Associated Press
PHOENIX — The Arizona Supreme Court has declined to review a case involving the deadly Yarnell Hill wildfire that devastated a rural Arizona community in 2013 and killed 19 elite firefighters.
The decision leaves intact the Arizona Court of Appeals’ ruling seven months ago that the state doesn’t have a legal duty to protect property from naturally caused wildfires.
That ruling upheld a trial judge’s dismissal of two lawsuits filed against the state and its forestry division by homeowners whose property was destroyed.
The decision by the state’s high court on Oct. 20 came without comment.

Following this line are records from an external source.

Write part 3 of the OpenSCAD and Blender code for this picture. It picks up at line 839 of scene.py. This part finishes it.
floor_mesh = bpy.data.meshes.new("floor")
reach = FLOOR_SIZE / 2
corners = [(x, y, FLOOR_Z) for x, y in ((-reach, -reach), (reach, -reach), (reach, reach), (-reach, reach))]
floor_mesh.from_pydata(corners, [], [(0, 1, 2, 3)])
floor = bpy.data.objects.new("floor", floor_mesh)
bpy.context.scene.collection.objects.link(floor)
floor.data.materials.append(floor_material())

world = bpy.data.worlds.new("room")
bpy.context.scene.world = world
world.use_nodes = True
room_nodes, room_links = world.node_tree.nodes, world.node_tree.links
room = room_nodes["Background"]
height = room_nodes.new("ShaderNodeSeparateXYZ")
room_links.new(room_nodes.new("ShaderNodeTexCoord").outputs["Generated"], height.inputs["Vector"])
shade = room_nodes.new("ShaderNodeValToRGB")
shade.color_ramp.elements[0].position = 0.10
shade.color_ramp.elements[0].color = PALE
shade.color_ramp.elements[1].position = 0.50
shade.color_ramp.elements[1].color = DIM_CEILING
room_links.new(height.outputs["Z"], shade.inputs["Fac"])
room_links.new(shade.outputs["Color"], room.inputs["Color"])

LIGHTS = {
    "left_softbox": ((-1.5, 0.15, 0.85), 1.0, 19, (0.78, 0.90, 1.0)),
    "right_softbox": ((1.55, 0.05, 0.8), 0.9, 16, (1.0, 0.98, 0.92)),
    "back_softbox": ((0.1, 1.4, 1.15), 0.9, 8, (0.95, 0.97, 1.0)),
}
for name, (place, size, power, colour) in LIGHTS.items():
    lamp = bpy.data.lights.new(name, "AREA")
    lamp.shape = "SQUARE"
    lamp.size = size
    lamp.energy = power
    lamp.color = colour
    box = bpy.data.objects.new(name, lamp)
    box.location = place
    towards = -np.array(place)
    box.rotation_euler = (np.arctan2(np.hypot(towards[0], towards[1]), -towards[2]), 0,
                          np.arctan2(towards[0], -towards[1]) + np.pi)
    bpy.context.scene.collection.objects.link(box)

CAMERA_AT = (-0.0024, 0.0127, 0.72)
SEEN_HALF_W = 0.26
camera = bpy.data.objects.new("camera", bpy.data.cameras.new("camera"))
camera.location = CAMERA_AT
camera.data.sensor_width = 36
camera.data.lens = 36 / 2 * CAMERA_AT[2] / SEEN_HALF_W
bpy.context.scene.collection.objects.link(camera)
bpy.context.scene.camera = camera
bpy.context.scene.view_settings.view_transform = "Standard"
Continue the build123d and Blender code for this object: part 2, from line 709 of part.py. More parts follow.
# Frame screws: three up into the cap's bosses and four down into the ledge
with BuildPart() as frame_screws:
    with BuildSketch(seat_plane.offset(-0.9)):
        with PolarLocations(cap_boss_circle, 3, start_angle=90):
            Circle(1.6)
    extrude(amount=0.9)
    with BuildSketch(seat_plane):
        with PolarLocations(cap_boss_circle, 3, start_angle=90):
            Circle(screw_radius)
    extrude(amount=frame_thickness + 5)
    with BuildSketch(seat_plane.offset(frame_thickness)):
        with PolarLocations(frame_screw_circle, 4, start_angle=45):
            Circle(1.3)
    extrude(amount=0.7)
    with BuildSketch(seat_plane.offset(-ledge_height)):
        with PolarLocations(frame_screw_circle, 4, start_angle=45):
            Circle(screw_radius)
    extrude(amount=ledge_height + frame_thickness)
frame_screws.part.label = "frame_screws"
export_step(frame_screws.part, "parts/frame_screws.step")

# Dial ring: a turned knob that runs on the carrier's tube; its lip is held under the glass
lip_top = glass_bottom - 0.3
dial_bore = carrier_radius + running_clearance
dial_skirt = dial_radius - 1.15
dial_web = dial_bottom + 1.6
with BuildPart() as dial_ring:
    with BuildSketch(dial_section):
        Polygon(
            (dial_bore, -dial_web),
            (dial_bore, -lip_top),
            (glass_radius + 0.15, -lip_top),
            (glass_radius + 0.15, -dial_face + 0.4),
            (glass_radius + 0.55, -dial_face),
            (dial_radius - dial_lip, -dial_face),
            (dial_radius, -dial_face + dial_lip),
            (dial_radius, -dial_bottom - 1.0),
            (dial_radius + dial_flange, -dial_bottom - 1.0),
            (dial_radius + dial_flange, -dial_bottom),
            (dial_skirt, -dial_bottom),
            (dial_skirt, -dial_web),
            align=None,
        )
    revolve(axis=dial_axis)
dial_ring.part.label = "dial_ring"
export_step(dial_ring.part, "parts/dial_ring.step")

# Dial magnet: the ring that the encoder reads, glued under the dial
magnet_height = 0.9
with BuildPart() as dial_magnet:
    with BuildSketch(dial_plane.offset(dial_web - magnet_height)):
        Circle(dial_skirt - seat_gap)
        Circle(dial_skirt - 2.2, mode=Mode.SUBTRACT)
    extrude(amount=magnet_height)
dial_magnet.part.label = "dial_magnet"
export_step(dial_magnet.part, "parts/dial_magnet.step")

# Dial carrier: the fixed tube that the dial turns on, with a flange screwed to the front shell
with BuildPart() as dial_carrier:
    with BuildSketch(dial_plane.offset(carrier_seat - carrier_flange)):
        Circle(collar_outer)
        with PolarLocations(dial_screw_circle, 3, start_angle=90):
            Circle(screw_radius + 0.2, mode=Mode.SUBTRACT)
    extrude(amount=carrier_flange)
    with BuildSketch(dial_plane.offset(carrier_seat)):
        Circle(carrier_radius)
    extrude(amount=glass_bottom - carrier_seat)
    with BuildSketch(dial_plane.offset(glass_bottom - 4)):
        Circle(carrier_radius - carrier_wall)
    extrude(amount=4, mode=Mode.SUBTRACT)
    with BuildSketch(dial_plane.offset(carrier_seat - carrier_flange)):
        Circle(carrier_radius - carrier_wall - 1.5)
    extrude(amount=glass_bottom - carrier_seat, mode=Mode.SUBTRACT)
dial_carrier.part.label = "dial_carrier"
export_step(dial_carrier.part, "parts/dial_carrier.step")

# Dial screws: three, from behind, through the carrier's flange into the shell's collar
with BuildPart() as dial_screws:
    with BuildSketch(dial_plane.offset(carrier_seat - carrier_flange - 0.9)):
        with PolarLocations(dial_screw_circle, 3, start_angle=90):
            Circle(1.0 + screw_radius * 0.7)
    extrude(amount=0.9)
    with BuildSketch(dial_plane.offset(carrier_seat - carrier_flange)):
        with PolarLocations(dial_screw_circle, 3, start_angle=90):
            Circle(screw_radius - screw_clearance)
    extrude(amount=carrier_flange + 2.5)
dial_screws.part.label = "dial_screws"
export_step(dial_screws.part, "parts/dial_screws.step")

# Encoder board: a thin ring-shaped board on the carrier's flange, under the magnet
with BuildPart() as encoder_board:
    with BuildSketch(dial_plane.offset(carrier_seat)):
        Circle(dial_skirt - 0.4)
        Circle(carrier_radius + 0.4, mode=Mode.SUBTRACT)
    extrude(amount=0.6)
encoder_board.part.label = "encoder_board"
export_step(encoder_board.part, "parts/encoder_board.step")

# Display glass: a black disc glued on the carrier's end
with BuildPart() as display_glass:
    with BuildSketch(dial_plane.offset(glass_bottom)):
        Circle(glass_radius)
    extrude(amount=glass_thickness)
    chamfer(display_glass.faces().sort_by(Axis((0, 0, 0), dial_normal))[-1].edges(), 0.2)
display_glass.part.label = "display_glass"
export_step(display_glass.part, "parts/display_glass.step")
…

A telephone message for an attorney for the Yarnell homeowners wasn’t immediately returned Monday evening.
The lightning-started wildfire destroyed about 125 homes in Yarnell and nearby communities about 35 miles (56 kilometers) south of Prescott.
Nineteen members of the Granite Mountain Hotshots firefighting team died in the wildfire. But the lawsuits involved in the March 30 ruling only dealt with private property.
The Arizona Court of Appeals found that adding to the state’s firefighting efforts a duty to protect private property would require the state to act as an insurer and could cause “perverse incentives” prompting public officials to try to shield the state from liability by simply doing nothing to fight wildfires.
“Such a result is contrary to the overriding needs of the public,” Judge Kent Cattani wrote in the ruling by a three-judge panel.
The homeowners in the two lawsuits, including a class-action one, contended the state negligently managed firefightingefforts in the fire’s early days, negligently failed to protect Yarnell and negligently failed to provide a timely evacuation notice.
But the trial judge and the Court of Appeals agreed with the state’s argument that it didn’t have a duty to protect property when it undertook management of the wildfire.